Most arguments against credit cards note, correctly, that it's easy to get in over your head with credit card debt. That's true for a variety of reasons, mainly:
Screening is lax. Are you breathing? Then chances are extremely good you can get a credit card, and another one, and another one . . . and oh, that credit limit is looking a little tight; let me raise that for you. Unlike most other lenders, credit card issuers don't pay that much attention to your income, employment history, level of financial sophistication or ability to handle the credit lines they're thrusting upon you. They're just counting on enough folks paying their bills to more than offset those who don't.
Minimum payments are low. You only have to pay a tiny fraction of what you actually owe each month. In fact, until regulators finally forced them to change, some credit card issuers set minimum payments so low that they didn't even cover all the interest accrued that month, let alone make any progress on paying down the principal. Since you're not forced to feel the full brunt of your indebtedness, it's easy to deny your balances are a problem -- at least until that awful day when you can no longer scrape up the minimum -- and then you're really in trouble.

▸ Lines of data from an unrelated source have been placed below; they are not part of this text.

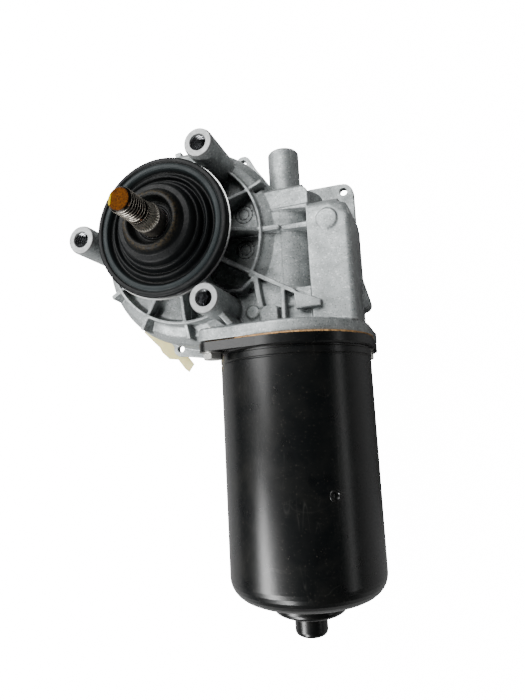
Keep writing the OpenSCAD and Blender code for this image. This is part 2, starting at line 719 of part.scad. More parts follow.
module bearing_inner_race() {
    color(steel_grey) on_motor_axis(bearing_y - bearing_w / 2) difference() {
        tube(6.9, bearing_bore_r, bearing_w);
        translate([0, 0, bearing_w / 2]) rotate_extrude() translate([8, 0]) circle(r = 1.6 + race_gap, $fn = 32);
    }
}

module bearing_balls() {
    count = 9;
    color("#c4c7c9") on_motor_axis(bearing_y) for (i = [0:count - 1])
        rotate(i * 360 / count) translate([8, 0, 0]) sphere(r = 1.6, $fn = 24);
}

module bearing_clip() {
    color(steel_grey) on_motor_axis(bearing_y - bearing_w / 2 - 1) tube(bearing_r, 9.4, 1);
}

module worm_end_bush() {
    color(bronze) on_motor_axis(worm_bore_end_y + 4) tube(tower_bore_r, stub_r + journal_gap, 11);
}

module worm_thrust_pad() {
    color("#d9d2b8") on_motor_axis(tower_end_y - 3) cylinder(r = tower_bore_r - 0.1, h = 1.8);
}

// Socket on the rear cover for the vehicle's plug
module connector_socket() {
    base_z = rear_z - gasket_t - cover_t;
    color(black_plastic) translate([socket_x, socket_y, 0]) difference() {
        union() {
            translate([0, 0, base_z - socket_depth]) round_box([socket_w, socket_len, socket_depth], 2.5);
            translate([0, 0, base_z - 2]) round_box([socket_w + 4, socket_len + 4, 2], 3);
            translate([-socket_w / 2 + 2.1, -socket_len / 2 + 2.1, base_z])
                cube([socket_w - 4.2, socket_len - 4.2, 2.5]);
        }
        translate([-socket_w / 2 + socket_wall, -socket_len / 2 + socket_wall, base_z - socket_depth - 1])
            cube([socket_w - 2 * socket_wall, socket_len - 2 * socket_wall, socket_depth - 1]);
        // slots for the blades
        for (i = [0:pin_count - 1]) translate([-3, pin_y(i) - 0.4, base_z - 4]) cube([6, 0.8, 8]);
    }
}

function pin_y(i) = (i - (pin_count - 1) / 2) * 4.2;

module connector_pins() {
    base_z = rear_z - gasket_t - cover_t;
    color("#c7b26a") for (i = [0:pin_count - 1])
        translate([socket_x - 3, socket_y + pin_y(i) - 0.4, base_z - 9]) cube([6, 0.8, 14]);
}

// Lead frame from the blades to the brush plate
module supply_leads() {
    z0 = rear_z - gasket_t - cover_t + 5;
    color(copper) for (x = [62, 64.5]) {
        translate([x, socket_y - pin_count * 2, z0]) cube([1, pin_count * 4, 1]);
        translate([x, -46.9, -43]) cube([1, 14.3, 1]);
        translate([x, -47.3, -43]) cube([1, 0.3, 6]);
        translate([x, -47.3, -43]) cube([1, 1, 1]);
        translate([x, -33.6, z0]) cube([1, 1, -42 - z0]);
        translate([x, -33.6, z0]) cube([1, 34 + socket_y - pin_count * 2, 1]);
    }
}

// Carrier and springs of the parking switch, between cover and wheel
module contact_carrier() {
    color(black_plastic) translate([20, -6, rear_z - gasket_t]) cube([14, 12, 3.5]);
}

module park_contacts() {
    z = rear_z + 3;
    color("#c7b26a") for (y = [-4, 0, 4]) translate([0, y - 0.9, 0]) rotate([90, 0, 0]) mirror([0, 0, 1])
        linear_extrude(1.8) polygon([[32, z], [32, z + 0.3], [21, z + 0.3], [15.6, z + 3.8], [14.2, z + 3.5],
                                     [14.2, z + 3.2], [15.5, z + 3.45], [20.8, z]]);
}

// Loose strip of film held under the rear cover, its end showing past the case
module rear_tag() {
    color("#dcd4b4") translate([0, 0, rear_z - gasket_t - cover_t - 0.35]) linear_extrude(0.35)
        polygon([[-40.6, -31.7], [-31.9, -40.5], [-30.5, -43.3], [-26.9, -46.8], [-21.6, -47.7],
                 [-18.2, -52.6], [-16.3, -54.3], [-12.8, -50.7], [-16.3, -46.3], [-22.4, -44.7],
                 [-25.1, -40.4], [-31.2, -33], [-24, -27], [-33, -20]]);
}

// Turned steel shaft through the motor, the worm and both end bearings
module armature_shaft() {
    color(steel_grey) on_motor_axis() rotate_extrude() polygon([
        [0, end_boss_y + 2.8], [stub_r - 0.5, end_boss_y + 2.8], [stub_r, end_boss_y + 3.3],
        [stub_r, -147], [shaft_r, -146.4], [shaft_r, -16], [4.5, -15.4], [4.5, worm_len / 2],
        [stub_r, worm_len / 2 + 0.8], [stub_r, 33.6], [stub_r - 0.4, 34], [0, 34]
    ]);
}

// Cross-section of the single-start worm: the radius follows the thread's axial profile
function thread_radius(a) =
    let (flank = (addendum + dedendum) * tan(20), half_crest = 1.0 - addendum * tan(20),
         s = abs(a > 180 ? a - 360 : a) * pitch / 360)
    s < half_crest ? worm_r
    : s > half_crest + flank ? worm_root_r
    : worm_r - (s - half_crest) / tan(20);

module worm() {
    flank = (addendum + dedendum) * tan(20);
    half_crest = 1.0 - addendum * tan(20);
    crest_a = half_crest * 360 / pitch;
    root_a = (half_crest + flank) * 360 / pitch;
    angles = concat([0, crest_a * 0.5, crest_a, (crest_a + root_a) / 2, root_a],
                    [for (i = [1:6]) root_a + (360 - 2 * root_a) * i / 7],
                    [360 - root_a, 360 - (crest_a + root_a) / 2, 360 - crest_a, 360 - crest_a * 0.5]);
    color("#9fa2a4") on_motor_axis(-worm_len / 2) difference() {
        linear_extrude(worm_len, twist = -360 * worm_turns, slices = 14 * worm_turns, $fn = 15)
            polygon([for (a = angles) thread_radius(a) * [cos(a), sin(a)]]);
        translate([0, 0, -1]) cylinder(r = 4.5, h = worm_len + 2);
    }
}

module armature_core() {
    color("#54585b") on_motor_axis(core_y[0]) difference() {
        cylinder(r = core_r, h = core_y[1] - core_y[0], $fn = 96);
        translate([0, 0, -1]) cylinder(r = shaft_r, h = 60);
        for (i = [0:slots - 1]) rotate(i * 360 / slots) {
            translate([17, 0, -1]) cylinder(r = 3, h = 60, $fn = 32);
            translate([17, -1, -1]) cube([10, 2, 60]);
        }
    }
}

module armature_windings() {
    color(copper) on_motor_axis(0) {
        for (i = [0:slots - 1]) rotate(i * 360 / slots)
            translate([17, 0, core_y[0] - 4]) cylinder(r = 2.8, h = core_y[1] - core_y[0] + 8, $fn = 24);
        for (y = [core_y[0] - 9, core_y[1] + 0.2]) translate([0, 0, y]) difference() {
            rotate_extrude() polygon([[7, 1], [9, 0], [19, 0], [21.4, 2], [21.4, 7], [19, 8.8], [9, 8.8], [7, 8]]);
            translate([0, 0, -1]) cylinder(r = 7.2, h = 12);
        }
    }
}

module commutator() {
    len = commutator_y[1] - commutator_y[0];
    color(copper) on_motor_axis(commutator_y[0]) difference() {
        union() {
            cylinder(r = commutator_r, h = len);
            translate([0, 0, -3]) cylinder(r = commutator_r + 1.2, h = 3);
        }
        translate([0, 0, -4]) cylinder(r = shaft_r, h = len + 6);
        for (i = [0:slots - 1]) rotate((i + 0.5) * 360 / slots)
            translate([commutator_r - 1, -0.25, -4]) cube([4, 0.5, len + 5]);
    }
}

module thrust_ball() {
    color("#c4c7c9") on_motor_axis(36.45) sphere(r = 2.45);
}

// Output spindle: M10 thread, knurled cone, journal and seat for the hub
module output_shaft() {
    thread_z = shaft_tip_z - thread_len;
    cone_z = thread_z - cone_len;
    color(steel_grey) difference() {
        rotate_extrude() polygon([
            [0, rear_z + 4], [4.4, rear_z + 4], [5, rear_z + 4.6], [5, -35.2], [journal_r, -34.6],
            [journal_r, -0.8], [journal_r + 0.1, cone_z - 2], [journal_r + 0.1, cone_z],
            [thread_r + 0.1, thread_z], [thread_r - 0.5, thread_z + 0.3], [thread_r - 0.5, thread_z + 1],
            [thread_r, thread_z + 1.5], [thread_r, shaft_tip_z - 1], [thread_r - 1, shaft_tip_z],
            [0, shaft_tip_z]
        ]);
        translate([0, 0, 0.6]) tube(8, 5.5, 0.9);
    }
}

module wheel_tooth() {
    root_half = 1.0 + dedendum * tan(20);
    tip_half = 1.0 - addendum * tan(20);
    translate([wheel_pitch_r, 0, motor_z]) rotate([-lead_angle, 0, 0]) translate([0, 0, -wheel_w / 2])
        linear_extrude(wheel_w)
            polygon([[-dedendum - 0.6, -root_half - 0.1], [-dedendum, -root_half], [addendum, -tip_half],
                     [addendum, tip_half], [-dedendum, root_half], [-dedendum - 0.6, root_half + 0.1]]);
}

// Moulded worm wheel: toothed rim, thin web with ribs, and a boss round the hub
module worm_wheel() {
    rim_r = wheel_pitch_r - dedendum;
    color("#d8d3c0") difference() {
        union() {
            translate([0, 0, wheel_z]) tube(rim_r, rim_r - 4.5, wheel_w);
            translate([0, 0, wheel_z + 3]) tube(rim_r - 1, hub_r, 4);
            translate([0, 0, wheel_z]) tube(13, hub_r, wheel_w);
            for (a = [0:rib_step:330]) rotate(a) translate([12, -0.8, wheel_z + 1]) cube([19.5, 1.6, 8]);
            for (i = [0:teeth - 1]) rotate(i * 360 / teeth) wheel_tooth();
        }
        // seat for the contact disc
        translate([0, 0, wheel_z - 1]) tube(20.4, 12.2, 1.5);
    }
}

module drive_hub() {
    color("#6f7376") difference() {
        union() {
            translate([0, 0, wheel_z]) cylinder(r = hub_r, h = wheel_w);
            translate([0, 0, wheel_z + wheel_w]) cylinder(r = 11, h = floor_z - 0.7 - wheel_z - wheel_w);
        }
        translate([0, 0, wheel_z - 1]) cylinder(r = 5, h = wheel_w + 4);
        translate([0, 0, -35.3]) cylinder(r = journal_r, h = 8);
    }
}

// Slotted disc that the parking switch reads
module contact_disc() {
    color("#c7b26a") translate([0, 0, wheel_z]) difference() {
        tube(20.3, 12.3, 0.5);
        rotate(20) translate([15.5, -3, -1]) cube([3, 6, 3]);
    }
}

module shaft_circlip() {
    color(steel_grey) translate([0, 0, 0.7]) difference() {
        tube(7.6, 5.5, 0.7);
        rotate(40) translate([4, -1.6, -1]) cube([6, 3.2, 3]);
    }
}

module shaft_washers() {
    color(steel_grey) {
        translate([0, 0, 0.05]) tube(8.4, journal_r + 0.03, 0.6);
        translate([0, 0, floor_z - 0.65]) tube(10.5, journal_r + 0.03, 0.55);
    }
}

gear_housing();
rear_cover();
cover_gasket();
cover_screws();
motor_can();
can_gasket();
can_bolts();
bolt_washers();
rubber_seal();
seal_plate();
upper_bush();
lower_bush();
shaft_o_ring();
field_magnets();
magnet_clips();
brush_plate();
brush_plate_screws();
brush_holders();
carbon_brushes();
brush_springs();
suppression_chokes();
can_end_bush();
bush_retainer();
end_thrust_pad();
bearing_outer_race();
bearing_balls();
bearing_clip();
worm_end_bush();
worm_thrust_pad();
connector_socket();
connector_pins();
supply_leads();
contact_carrier();
park_contacts();
rear_tag();
armature_shaft();
worm();
armature_core();
armature_windings();
commutator();
bearing_inner_race();
thrust_ball();
output_shaft();
worm_wheel();
drive_hub();
contact_disc();
shaft_circlip();
shaft_washers();
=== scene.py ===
import math

import bmesh
import bpy
from mathutils import Matrix, Vector, noise


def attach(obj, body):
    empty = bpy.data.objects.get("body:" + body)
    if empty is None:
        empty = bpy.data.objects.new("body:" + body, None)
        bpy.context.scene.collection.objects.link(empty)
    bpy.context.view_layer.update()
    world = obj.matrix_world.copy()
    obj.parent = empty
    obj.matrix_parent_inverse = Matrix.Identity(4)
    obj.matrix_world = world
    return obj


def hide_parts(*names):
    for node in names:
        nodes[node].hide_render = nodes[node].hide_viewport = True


mm = 0.001
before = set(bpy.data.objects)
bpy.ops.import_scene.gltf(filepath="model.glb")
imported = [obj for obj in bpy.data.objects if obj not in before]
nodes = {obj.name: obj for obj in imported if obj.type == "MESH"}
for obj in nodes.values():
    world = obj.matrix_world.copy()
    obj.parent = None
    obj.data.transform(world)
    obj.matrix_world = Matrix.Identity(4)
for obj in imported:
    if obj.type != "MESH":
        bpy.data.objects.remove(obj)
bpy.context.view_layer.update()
canAxis = (43.26, -42)  # x and z of the motor's shaft
canRadius = 32.8
print("model loaded,", len(nodes), "nodes")


def addObject(name, data):
    thing = bpy.data.objects.new(name, data)
    bpy.context.scene.collection.objects.link(thing)
    return thing


# Camera at the photograph's viewing angle
cameraView = {
    "at": (0.099231, -0.08046, 0.183119),
    "turn": (0.13943, 0.302808, -0.094795),
    "lens": 27.05,
    "sensor": 36,
    "near": 0.01,
    "far": 20,
}


def addCamera(values):
    data = bpy.data.cameras.new("photoCamera")
    data.lens = values["lens"]
    data.sensor_width = values["sensor"]
    data.clip_start = values["near"]
    data.clip_end = values["far"]
    camera = addObject("photoCamera", data)
    camera.rotation_mode = "ZYX"
    camera.location = values["at"]
    camera.rotation_euler = values["turn"]
    bpy.context.scene.camera = camera


addCamera(cameraView)
print("camera set")


# Lamps: a soft panel above the upper left, a weaker one beyond the tower,
# a strip for the can's long highlight and a weak strip from the right
lampSettings = {
    "topPanel": {"at": (-0.36, 0.3, 0.48), "aim": (0.03, 0.0, -0.03), "size": (0.66, 0.52), "watts": 12.0},
    "overhead": {"at": (0.02, 0.34, 0.5), "aim": (0.03, 0.0, -0.03), "size": (0.3, 0.3), "watts": 2.6},
    "canStrip": {"at": (-0.3, -0.47, 0.42), "aim": (0.043, -0.16, -0.01), "size": (0.6, 0.13), "watts": 12.5},
    "rightStrip": {"at": (0.6, -0.12, 0.08), "aim": (0.05, -0.08, -0.04), "size": (0.5, 0.06), "watts": 0.4},
}


def addLamp(name, values):
    data = bpy.data.lights.new(name, "AREA")
    data.shape = "RECTANGLE"
    data.size, data.size_y = values["size"]
    data.energy = values["watts"]
    lamp = addObject(name, data)
    lamp.location = values["at"]
    toward = Vector(values["aim"]) - Vector(values["at"])
    lamp.rotation_mode = "QUATERNION"
    lamp.rotation_quaternion = toward.to_track_quat("-Z", "Y")


for lampName, lampValues in lampSettings.items():
    addLamp(lampName, lampValues)
print("lamps set")


# Shader tools
def feed(tree, socket, value):
    if isinstance(value, bpy.types.NodeSocket):
        tree.links.new(value, socket)
    else:
        socket.default_value = value


def addNode(tree, kind, inputs=None, **settings):
    node = tree.nodes.new(kind)
    for key, value in settings.items():
        setattr(node, key, value)
    for key, value in (inputs or {}).items():
        feed(tree, node.inputs[key], value)
    return node


def addRamp(tree, value, *stops):
    ramp = addNode(tree, "ShaderNodeValToRGB", {"Fac": value})
    elements = ramp.color_ramp.elements
    while len(elements) < len(stops):
        elements.new(0.5)
    for element, (position, level) in zip(elements, stops):
        element.position = position
        element.color = (level, level, level, 1)
    return ramp.outputs["Color"]


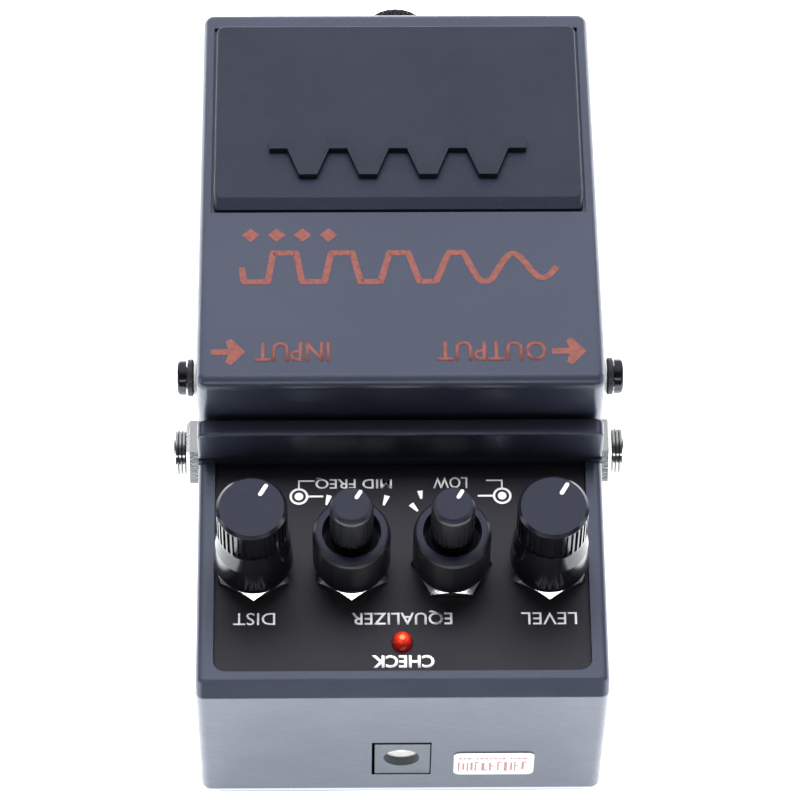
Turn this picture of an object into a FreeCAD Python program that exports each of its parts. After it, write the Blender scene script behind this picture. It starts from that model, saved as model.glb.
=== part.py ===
import FreeCAD, Part

# Compact guitar effects pedal: a die-cast case with a hinged treadle, four controls with six knobs,
# side jacks and a rear power socket.
# Frame: millimetres, +Z up, +X towards the player's right hand (the input side), -Y towards the
# player. The origin is on the ground, in the middle of the pedal's footprint.

import math
import os

import Sketcher

Vector = FreeCAD.Vector
Rotation = FreeCAD.Rotation

doc = FreeCAD.newDocument("EffectsPedal")
sheet = doc.addObject("Spreadsheet::Sheet", "Dimensions")


# ---------------------------------------------------------------- driving dimensions

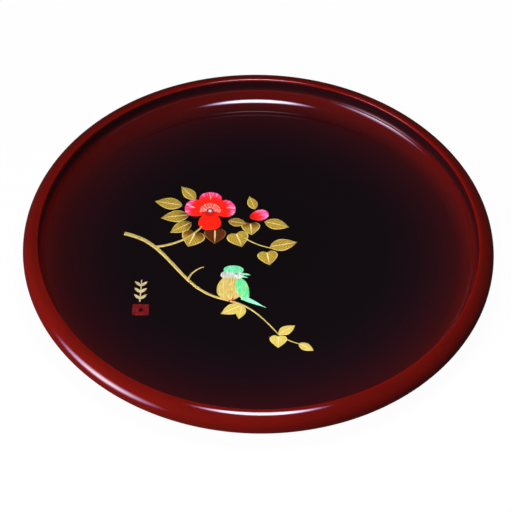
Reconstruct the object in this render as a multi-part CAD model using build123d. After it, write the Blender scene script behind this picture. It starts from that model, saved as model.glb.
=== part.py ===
"""A round lacquered serving tray with a fat rolled rim and a raised picture of a camellia branch.

Millimetres, +Z up, origin at the centre of the circle the foot stands on.  +Y is the top of the picture.
"""
import os
from math import cos, hypot, pi, radians, sin

from build123d import *

os.makedirs("parts", exist_ok=True)

# Turned body
OUTER_R = 165.0
HEIGHT = 29.7
BELLY = 9.7
LIP_ROUND = 1.1
COVE = 14.2
FLOOR_Z = 10.0
UNDER_Z = 4.8
SKIN = 0.6
BELLY_TURN = radians(70)

# Wooden core
BOARD_TOP_R = 138.0
BOARD_LOW_R = 122.0
BOARD_STEP_Z = 7.4
PLANK_SEAM = 46.0
TONGUE_WIDE = 8.0
TONGUE_THICK = 1.6
TONGUE_HALF = 110.0

# Foot ring
FOOT_OUT = 120.0
FOOT_IN = 112.0
FOOT_ROUND = 1.4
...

Debt creeps up incrementally. You sign up for a mortgage, and it's hard to miss all those zeros; you know you're in debt, big time. By contrast, the incremental nature of growing credit card balances can lure you into complacency. It's possible to spend your way into bankruptcy $10 or $20 at a time.
We spend more with plastic. We've all seen the studies showing that people, on average, spend more freely when using credit cards than when using cash. Then again, not all of us overspend, and some of my readers say they actually spend more using cash. It's the green, not the plastic, that burns holes in their pockets and disappears without a trace into various merchants' tills.
Then there's the bankruptcy rate, whose meteoric rise pretty much parallels the unprecedented increase in credit extended to Americans starting in the 1990s.
Clearly, credit cards can be dangerous in the wrong hands. But those arguing that credit cards are evil or defective usually go astray by insisting that credit cards are dangerous in the average person's hands.
They typically trot out misleading statistics, like the one about the average American having $9,000 or so in credit card debt. I'll summarize the reality here:
- Only 43% or so of households carry any credit card debt, according to Federal Reserve statistics, and half of those owe less than $2,200.
- Only one household in 14 carry more than $10,000 in credit card debt.
- Only one household in 50 carry more than $20,000 in credit card debt.